The non-unanimous jury policy was rooted in post-Civil War policies and intended to make it easier to convict black defendants, even with one or two black jurors.

In 2018, Louisiana voters banned non-unanimous verdicts for crimes committed after January 1, 2019. The vote followed a series of Pulitzer Prize-winning stories in The Advocate that analyzed the law’s racial origins and racial disparities in verdicts.

The 2020 Ramos decision affected pending cases, even for crimes committed before 2019. But progress stalled when the high courts refused to retroactively enforce the Ramos decision.

Some prosecutors have taken on the task of reviewing cases related to Jim Crow rulings.

Jason Williams established a civil rights division when he took over the New Orleans District Attorney’s office in 2021 on a reform platform. His office says more than 100 of an estimated 230 such cases have been reviewed. Cases against 10 wrongly convicted persons have been dropped and dozens of sentences or charges have been reduced.

It is not clear how many verdicts have turned out differently after Ramos. The Louisiana District Attorneys Association does not collect those statistics, Lampert said in an email.

New trials do not always lead to new verdicts. A jury in Jefferson Parish has unanimously convicted a man of first-degree murder whose non-unanimous 2018 conviction was overturned.
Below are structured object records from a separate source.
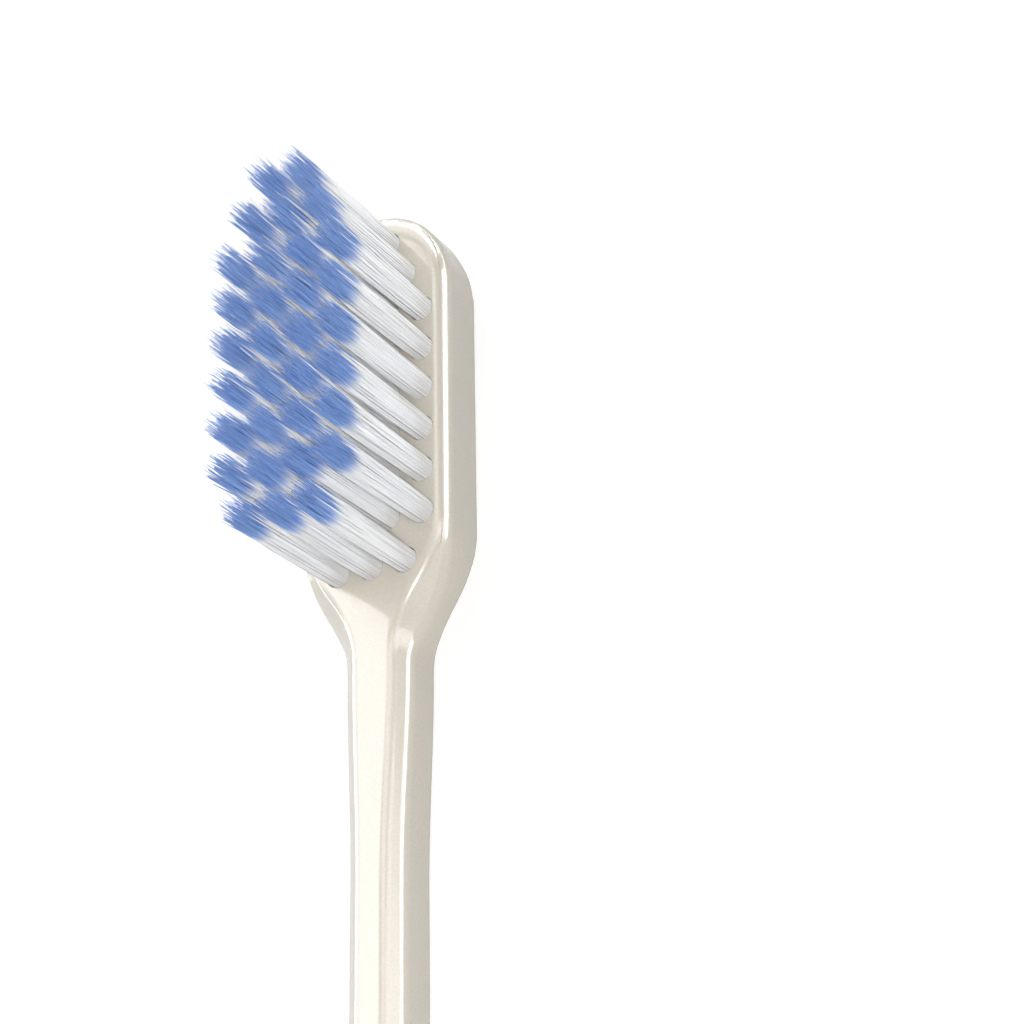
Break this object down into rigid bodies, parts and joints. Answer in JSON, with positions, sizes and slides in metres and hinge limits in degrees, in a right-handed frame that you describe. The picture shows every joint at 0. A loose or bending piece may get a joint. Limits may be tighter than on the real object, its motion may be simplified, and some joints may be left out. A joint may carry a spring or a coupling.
{
  "type": "manual toothbrush",
  "caption": "Manual toothbrush with a slim faceted neck, a small rounded head and trimmed upright tufts of white bristles with blue tips.",
  "frame": {"origin": "middle of the brush's length and width, on the flat back that it lies on", "axes": "+Y along the brush to the tip of the head, +Z out of the bristle face, +X to the right as seen with the tip up and the bristles towards the viewer"},
  "size_m": [0.0114, 0.182, 0.0157],
  "materials": {
    "handle_plastic": "moulded off-white plastic with a pearly gloss",
    "bristle_filament": "white nylon filament with blue dyed, tapered tips",
    "anchor_metal": "flat rolled wire, cut and pressed in"
  },
  "bodies": {
    "root": {"handle": "handle_plastic", "tuft_row_1_col_1": "bristle_filament", "tuft_row_1_col_2": "bristle_filament", "tuft_row_2_col_1": "bristle_filament", "tuft_row_2_col_2": "bristle_filament", "tuft_row_2_col_3": "bristle_filament", "tuft_row_3_col_1": "bristle_filament", "tuft_row_3_col_2": "bristle_filament", "tuft_row_3_col_3": "bristle_filament", "tuft_row_3_col_4": "bristle_filament", "tuft_row_4_col_1": "bristle_filament", "tuft_row_4_col_2": "bristle_filament", "tuft_row_4_col_3": "bristle_filament", "tuft_row_4_col_4": "bristle_filament", "tuft_row_5_col_1": "bristle_filament", "tuft_row_5_col_2": "bristle_filament", "tuft_row_5_col_3": "bristle_filament", "tuft_row_5_col_4": "bristle_filament", "tuft_row_6_col_1": "bristle_filament", "tuft_row_6_col_2": "bristle_filament", "tuft_row_6_col_3": "bristle_filament", "tuft_row_6_col_4": "bristle_filament", "tuft_row_7_col_1": "bristle_filament", "tuft_row_7_col_2": "bristle_filament", "tuft_row_7_col_3": "bristle_filament", "tuft_row_7_col_4": "bristle_filament", "tuft_row_8_col_1": "bristle_filament", "tuft_row_8_col_2": "bristle_filament", "tuft_row_8_col_3": "bristle_filament", "tuft_row_8_col_4": "bristle_filament", "tuft_row_9_col_1": "bristle_filament", "tuft_row_9_col_2": "bristle_filament", "tuft_row_9_col_3": "bristle_filament", "anchors_row_1": "anchor_metal", "anchors_row_2": "anchor_metal", "anchors_row_3": "anchor_metal", "anchors_row_4": "anchor_metal", "anchors_row_5": "anchor_metal", "anchors_row_6": "anchor_metal", "anchors_row_7": "anchor_metal", "anchors_row_8": "anchor_metal", "anchors_row_9": "anchor_metal"}
  },
  "joints": []
}
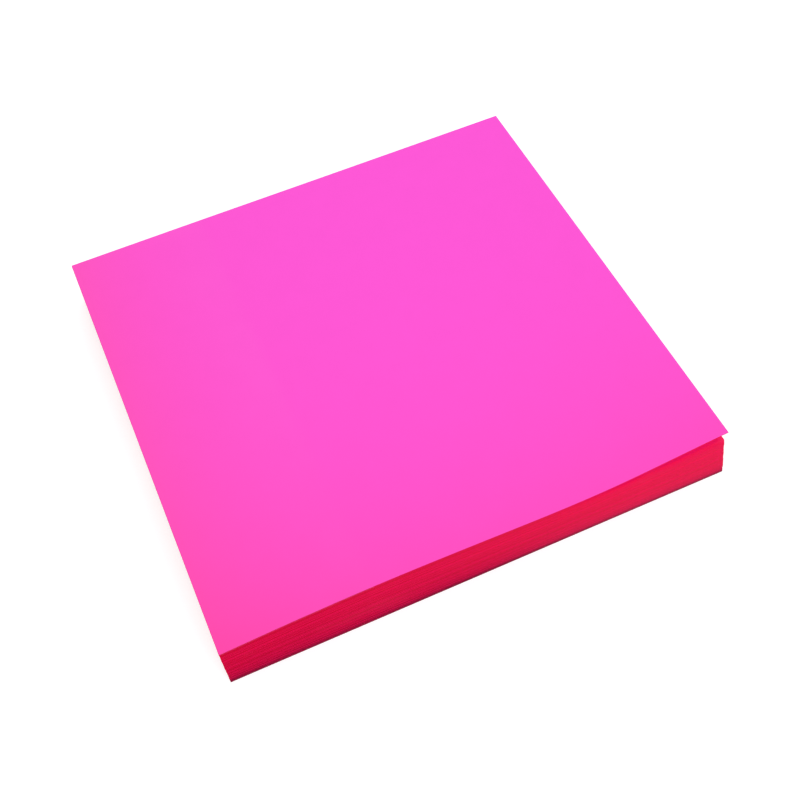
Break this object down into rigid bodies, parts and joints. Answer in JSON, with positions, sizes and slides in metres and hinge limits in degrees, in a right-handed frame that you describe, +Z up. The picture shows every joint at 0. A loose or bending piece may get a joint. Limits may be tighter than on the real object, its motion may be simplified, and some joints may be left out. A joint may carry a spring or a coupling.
{
  "type": "sticky note pad",
  "caption": "Square pad of bright pink sticky notes, glued along one edge, with its free corner fanned up and the top note lifted.",
  "frame": {"origin": "middle of the pad's bottom, on the surface that it lies on", "axes": "+Z up through the stack of notes, +Y towards the glued edge, -Y towards the free edges; the fanned corner is at -X, -Y"},
  "size_m": [0.076, 0.076, 0.01],
  "materials": {
    "note_paper": "matte",
    "note_edges": "matte",
    "glue": "satin",
    "release_paper": "satin"
  },
  "bodies": {
    "root": {"backing_sheet": "release_paper", "note_block": "note_edges", "glue_band": "glue", "top_note": "note_paper"}
  },
  "joints": []
}
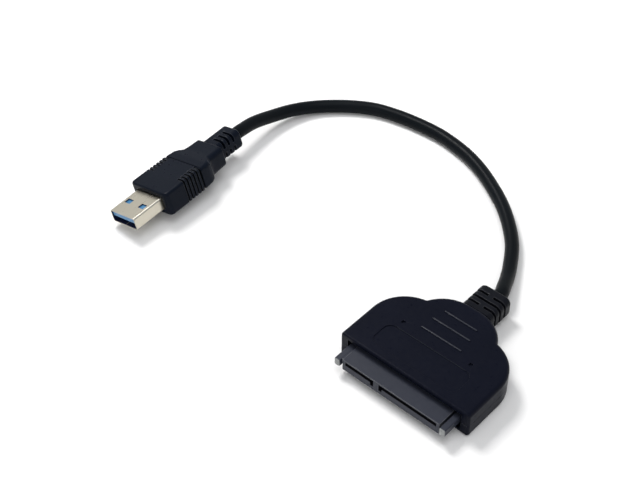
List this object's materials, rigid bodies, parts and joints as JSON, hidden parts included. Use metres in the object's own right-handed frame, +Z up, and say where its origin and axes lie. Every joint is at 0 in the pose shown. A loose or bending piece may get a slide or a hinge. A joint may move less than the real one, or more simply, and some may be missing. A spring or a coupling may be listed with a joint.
{
  "type": "usb to sata adapter",
  "caption": "Short cable adapter with a flat metal-shelled plug at one end and a wide drive connector in a slim rounded black housing at the other, for one 2.5 inch drive.",
  "frame": {"origin": "on the surface that the object lies on, below the middle of the drive end's own bounding box, without the cable and the plug", "axes": "+X to the right as the drive connector is seen from its front, +Y from the connector's mouth back along the housing to the cable, +Z up; the connector faces -Y"},
  "size_m": [0.1437, 0.1076, 0.0131],
  "materials": {
    "housing": "satin moulded black",
    "connector": "satin moulded dark grey",
    "contact": "bright plated",
    "board": "green lacquer",
    "chip": "dull moulded black",
    "crystal_can": "satin metal",
    "ferrite": "dull dark grey",
    "capacitor": "dull tan with tinned ends",
    "sleeve": "satin black",
    "jacket": "smooth satin black",
    "moulding": "satin black, soft to the touch",
    "shell": "bright nickel plate",
    "insulator": "smooth blue",
    "wire_power": "smooth insulation",
    "wire_data_minus": "smooth insulation",
    "wire_data_plus": "smooth insulation",
    "wire_ground": "smooth insulation",
    "wire_send_minus": "smooth insulation",
    "wire_send_plus": "smooth insulation",
    "wire_receive_minus": "smooth insulation",
    "wire_receive_plus": "smooth insulation"
  },
  "bodies": {
    "root": {"housing_top": "housing", "housing_bottom": "housing", "sata_connector_body": "connector", "signal_contact_1": "contact", "signal_contact_2": "contact", "signal_contact_3": "contact", "signal_contact_4": "contact", "signal_contact_5": "contact", "signal_contact_6": "contact", "signal_contact_7": "contact", "power_contact_1": "contact", "power_contact_2": "contact", "power_contact_3": "contact", "power_contact_4": "contact", "power_contact_5": "contact", "power_contact_6": "contact", "power_contact_7": "contact", "power_contact_8": "contact", "power_contact_9": "contact", "power_contact_10": "contact", "power_contact_11": "contact", "power_contact_12": "contact", "power_contact_13": "contact", "power_contact_14": "contact", "power_contact_15": "contact", "plug_contact_1": "contact", "plug_contact_2": "contact", "plug_contact_3": "contact", "plug_contact_4": "contact", "plug_rear_contact_1": "contact", "plug_rear_contact_2": "contact", "plug_rear_contact_3": "contact", "plug_rear_contact_4": "contact", "plug_rear_contact_5": "contact", "circuit_board": "board", "bridge_chip": "chip", "regulator": "chip", "crystal": "crystal_can", "inductor": "ferrite", "capacitor_1": "capacitor", "capacitor_2": "capacitor", "capacitor_3": "capacitor", "strain_relief": "sleeve", "cable": "jacket", "plug_moulding": "moulding", "plug_shell": "shell", "plug_tongue": "insulator", "wire_power": "wire_power", "wire_data_minus": "wire_data_minus", "wire_data_plus": "wire_data_plus", "wire_ground": "wire_ground", "wire_send_minus": "wire_send_minus", "wire_send_plus": "wire_send_plus", "wire_receive_minus": "wire_receive_minus", "wire_receive_plus": "wire_receive_plus"}
  },
  "joints": []
}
Jefferson prosecutors achieved a similar result in a new trial last August.

But a new trial that requires a unanimous verdict could mean a more thorough look at a case with room for doubt, Chervinsky said.

“It’s not a technical problem, it’s not an insignificant difference, when the prosecutor has to convince all 12 people to unanimously agree on a verdict,” Chervinsky said. “That encourages more vigorous debate and discussion. It requires them to really consider every possible reasonable doubt in the case in a way that I think jurors can ignore if they’re allowed to ignore the voices of two people in that room.